The World's End movie posterThe trio of director Edgar Wright and stars Simon Pegg and Nick Frost have produced several cult classic comedies over the years. Firstly, there was Shaun of the Dead, a film about a man who struggles with growing up and leaving behind his stoner best friend. Also, there are zombies. Then there was Hot Fuzz, a film about a man who is completely obsessed with his career. Also, there is a killing spree. Now, finally, they are putting out the final film in what is unofficially known as the “Cornetto Trilogy” — The World’s End.

This time around, Simon Pegg is playing the lively Gary King, a happy-go-lucky drunk who is stuck living in the past age of his youth as he gathers his old friends together for a final attempt at The Golden Mile, a twelve-stop pub crawl in his old hometown which he describes as the height of his life. Of course, although it’s endearingly funny from the start, it really picks up when the movie draws out its wild card — an Invasion of the Body Snatchers-esque science fiction theme, in which they discover that everyone in their childhood town has been replaced by robots.

The first thing noticeable about this movie is its distinctly British atmosphere. Everything has the air of a bunch of mates going out to the pub, and even the dirty bits don’t go over the top like any big-name American studio would have them. But right now you might be thinking: “Of course you would say that, Stewart! After all, you are from British descent! I’m American! I like big, hardy American comedies!”

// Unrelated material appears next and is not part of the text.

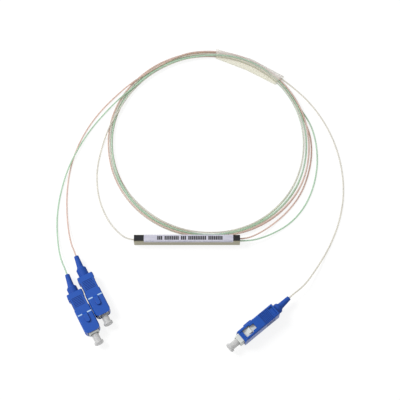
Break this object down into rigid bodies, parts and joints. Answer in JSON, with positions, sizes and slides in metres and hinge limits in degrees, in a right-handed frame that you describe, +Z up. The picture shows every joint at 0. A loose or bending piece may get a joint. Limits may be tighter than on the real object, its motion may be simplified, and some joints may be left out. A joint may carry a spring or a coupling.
{
  "type": "fibre optic splitter",
  "caption": "Steel-tube optical splitter with loose-tube fibres wound in a round coil, a clear coil sleeve and capped push-pull plugs.",
  "frame": {"origin": "under the middle of the steel tube, on the surface that everything lies on", "axes": "+X along the steel tube to its output end, +Y from the tube into the coil, +Z up"},
  "size_m": [0.1658, 0.1881, 0.0093],
  "materials": {
    "stainless": "drawn and brushed along the tube",
    "sealant": "cured sealant",
    "silica": "polished silica",
    "glue": "soft clear silicone",
    "bare_fibre": "coated bare fibre",
    "label_film": "satin film label",
    "black_film": "black film",
    "white_fibre": "extruded, satin",
    "pink_fibre": "extruded, satin",
    "green_fibre": "extruded, satin",
    "coiled_fibre": "the three fibres wound together",
    "clear_film": "thin clear film",
    "blue_moulding": "moulded, fine satin",
    "white_moulding": "moulded, satin",
    "zirconia": "ground",
    "plated_steel": "nickel plated, turned",
    "spring_steel": "drawn wire",
    "blue_elastomer": "soft moulding",
    "translucent_cap": "translucent polyethylene"
  },
  "bodies": {
    "root": {"steel_tube": "stainless", "end_seal_in": "sealant", "end_seal_out": "sealant", "splitter_chip": "silica", "input_fibre_block": "silica", "output_fibre_block": "silica", "glue_pad": "glue", "bare_fibre_in": "bare_fibre", "bare_fibre_out_a": "bare_fibre", "bare_fibre_out_b": "bare_fibre", "label": "label_film", "end_band_in": "black_film", "end_band_out": "black_film", "fibre_coil": "coiled_fibre", "coil_sleeve": "clear_film", "in_lead": "white_fibre", "in_tail": "white_fibre", "out_a_lead": "pink_fibre", "out_a_tail": "pink_fibre", "out_b_lead": "green_fibre", "out_b_tail": "green_fibre", "in_plug_frame": "white_moulding", "in_spring": "spring_steel", "in_rear_body": "plated_steel", "in_boot": "blue_elastomer", "out_a_plug_frame": "white_moulding", "out_a_spring": "spring_steel", "out_a_rear_body": "plated_steel", "out_a_boot": "blue_elastomer", "out_b_plug_frame": "white_moulding", "out_b_spring": "spring_steel", "out_b_rear_body": "plated_steel", "out_b_boot": "blue_elastomer"},
    "in_grip": {"in_grip": "blue_moulding"},
    "in_ferrule": {"in_ferrule": "zirconia", "in_ferrule_collar": "plated_steel"},
    "in_cap": {"in_dust_cap": "translucent_cap"},
    "out_a_grip": {"out_a_grip": "blue_moulding"},
    "out_a_ferrule": {"out_a_ferrule": "zirconia", "out_a_ferrule_collar": "plated_steel"},
    "out_a_cap": {"out_a_dust_cap": "translucent_cap"},
    "out_b_grip": {"out_b_grip": "blue_moulding"},
    "out_b_ferrule": {"out_b_ferrule": "zirconia", "out_b_ferrule_collar": "plated_steel"},
    "out_b_cap": {"out_b_dust_cap": "translucent_cap"}
  },
  "joints": [
    {"name": "in_grip_slide", "type": "slide", "parent": "root", "child": "in_grip", "axis": [0.7672, 0.6414, 0], "range_m": [-0.0025, 0]},
    {"name": "in_ferrule_press", "type": "slide", "parent": "root", "child": "in_ferrule", "axis": [0.7672, 0.6414, 0], "range_m": [0, 0.0015], "stiffness_N_per_m": 600, "springref_m": -0.01, "deforming": ["in_spring"]},
    {"name": "in_cap_pull", "type": "slide", "parent": "root", "child": "in_cap", "axis": [-0.7672, -0.6414, 0], "range_m": [0, 0.012]},
    {"name": "out_a_grip_slide", "type": "slide", "parent": "root", "child": "out_a_grip", "axis": [-0.4602, 0.8878, 0], "range_m": [0, 0.0025]},
    {"name": "out_a_ferrule_press", "type": "slide", "parent": "root", "child": "out_a_ferrule", "axis": [-0.4602, 0.8878, 0], "range_m": [0, 0.0015], "stiffness_N_per_m": 600, "springref_m": -0.01, "deforming": ["out_a_spring"]},
    {"name": "out_a_cap_pull", "type": "slide", "parent": "root", "child": "out_a_cap", "axis": [0.4602, -0.8878, 0], "range_m": [0, 0.012]},
    {"name": "out_b_grip_slide", "type": "slide", "parent": "root", "child": "out_b_grip", "axis": [-0.4633, 0.8862, 0], "range_m": [-0.0013, 0.0012]},
    {"name": "out_b_ferrule_press", "type": "slide", "parent": "root", "child": "out_b_ferrule", "axis": [-0.4633, 0.8862, 0], "range_m": [0, 0.0015], "stiffness_N_per_m": 600, "springref_m": -0.01, "deforming": ["out_b_spring"]},
    {"name": "out_b_cap_pull", "type": "slide", "parent": "root", "child": "out_b_cap", "axis": [0.4633, -0.8862, 0], "range_m": [0, 0.012]}
  ]
}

Well, while that may be true, I honestly don’t feel that biased towards really British comedy either. There’s a lot of dry wit out there which I just can’t get into. It’s just too far down the spectrum. For instance, the Monty Python films featured brilliant, intelligent humor without going too far outside the range of slapstick. And The Hangover was a hilarious comedy which, although touching subjects in an outright ridiculous manner, held on to that spark of clever wit which made it a great film in its own right.

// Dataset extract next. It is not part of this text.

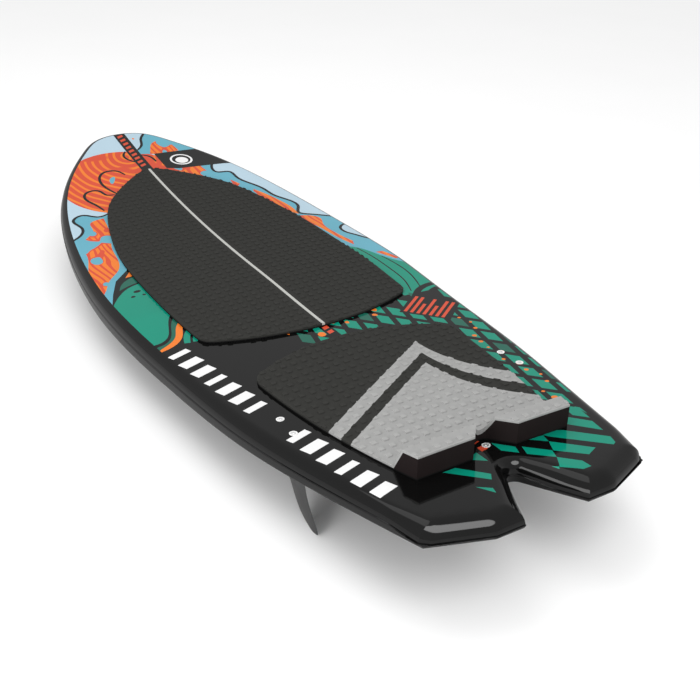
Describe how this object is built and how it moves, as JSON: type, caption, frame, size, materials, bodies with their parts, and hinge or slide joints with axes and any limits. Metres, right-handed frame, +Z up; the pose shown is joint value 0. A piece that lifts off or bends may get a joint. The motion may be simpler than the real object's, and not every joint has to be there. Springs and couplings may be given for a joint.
{
  "type": "wakesurf board",
  "caption": "Wakesurf board with a swallow tail, two foam traction pads, a kick block at the tail and fins screwed on through the deck.",
  "frame": {"origin": "under the middle of the board, on its centre line, at the height of the side fins' tips", "axes": "+Y towards the nose, +X towards the right rail seen from above with the nose ahead, +Z up"},
  "size_m": [0.5264, 1.422, 0.1684],
  "materials": {
    "core_foam": "closed-cell foam, cut surface",
    "deck_laminate": "gloss clear coat over printed art",
    "bottom_laminate": "gloss clear coat",
    "pad_base_foam": "matt EVA foam",
    "pad_dark_foam": "matt EVA foam with raised squares",
    "pad_light_foam": "matt EVA foam with raised squares",
    "kick_foam": "matt EVA foam",
    "fin_plastic": "moulded glass-filled nylon",
    "insert_brass": "machined",
    "screw_steel": "stainless steel",
    "cup_plastic": "white nylon",
    "sleeve_plastic": "natural nylon tube",
    "block_foam": "high-density foam"
  },
  "bodies": {
    "root": {"foam_core": "core_foam", "deck_skin": "deck_laminate", "bottom_skin": "bottom_laminate", "front_pad_base": "pad_base_foam", "front_pad_left": "pad_dark_foam", "front_pad_right": "pad_dark_foam", "front_pad_stripe": "pad_light_foam", "rear_pad_base": "pad_base_foam", "rear_pad_front": "pad_dark_foam", "rear_pad_light_stripe": "pad_light_foam", "rear_pad_dark_stripe": "pad_dark_foam", "rear_pad_tail": "pad_light_foam", "kick_block": "kick_foam", "left_fin": "fin_plastic", "left_fin_inserts": "insert_brass", "left_fin_screws": "screw_steel", "left_deck_cups": "cup_plastic", "left_screw_sleeves": "sleeve_plastic", "left_fin_block": "block_foam", "right_fin": "fin_plastic", "right_fin_inserts": "insert_brass", "right_fin_screws": "screw_steel", "right_deck_cups": "cup_plastic", "right_screw_sleeves": "sleeve_plastic", "right_fin_block": "block_foam", "centre_fin": "fin_plastic", "centre_fin_inserts": "insert_brass", "centre_fin_screws": "screw_steel", "centre_deck_cups": "cup_plastic", "centre_screw_sleeves": "sleeve_plastic", "centre_fin_block": "block_foam"}
  },
  "joints": []
}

But what’s unique about the Cornetto Trilogy is that it falls right in the middle. It appeals to both sides evenly, with as much sophistication and as many one liners as outlandish situational humor. It can entertain everyone to an extent, and can really cover a number of comic bases. I’m not saying that it’s the best series in the world, but it’s definitely a direction which leads to really enjoyable films for both outgoing and reserved demographics.

The acting itself in The World’s End is still great, although unlike in their previous films, Frost is more of a straight man and Pegg plays comic relief. This swapping of roles is surprisingly well tuned, and Frost retains his quirky elements as Pegg retains his sincere relate-ability.

The main things which this movie might have against it is that its timing lingers a little bit in some places and it takes itself too seriously in some comedic situations. But honestly, if you can just sit back and embrace it as a rambunctious, laugh-out-loud comedy about a bunch of drunken mates in increasingly unbelievable situations, it’s a heck of a ride.


Age Recommendation: Erm… It’s an R rated film, but since I often don’t agree with those I’ll just tackle the prominent issues. It’s violent, but it’s pretty much just against robots, and while they bleed it comes across as more bursting out filling than leaking out life. Sex is referenced, but not shown. Characters swear frequently, in that loose, British way. And, of course, the entire movie is about drinking. And so, with all this, I would put this film as 13/14+. Why?  Because I think kids that age can take it. Honestly, I don’t think that it puts any worse people into the world by letting young people who are mature enough enjoy some more adult films.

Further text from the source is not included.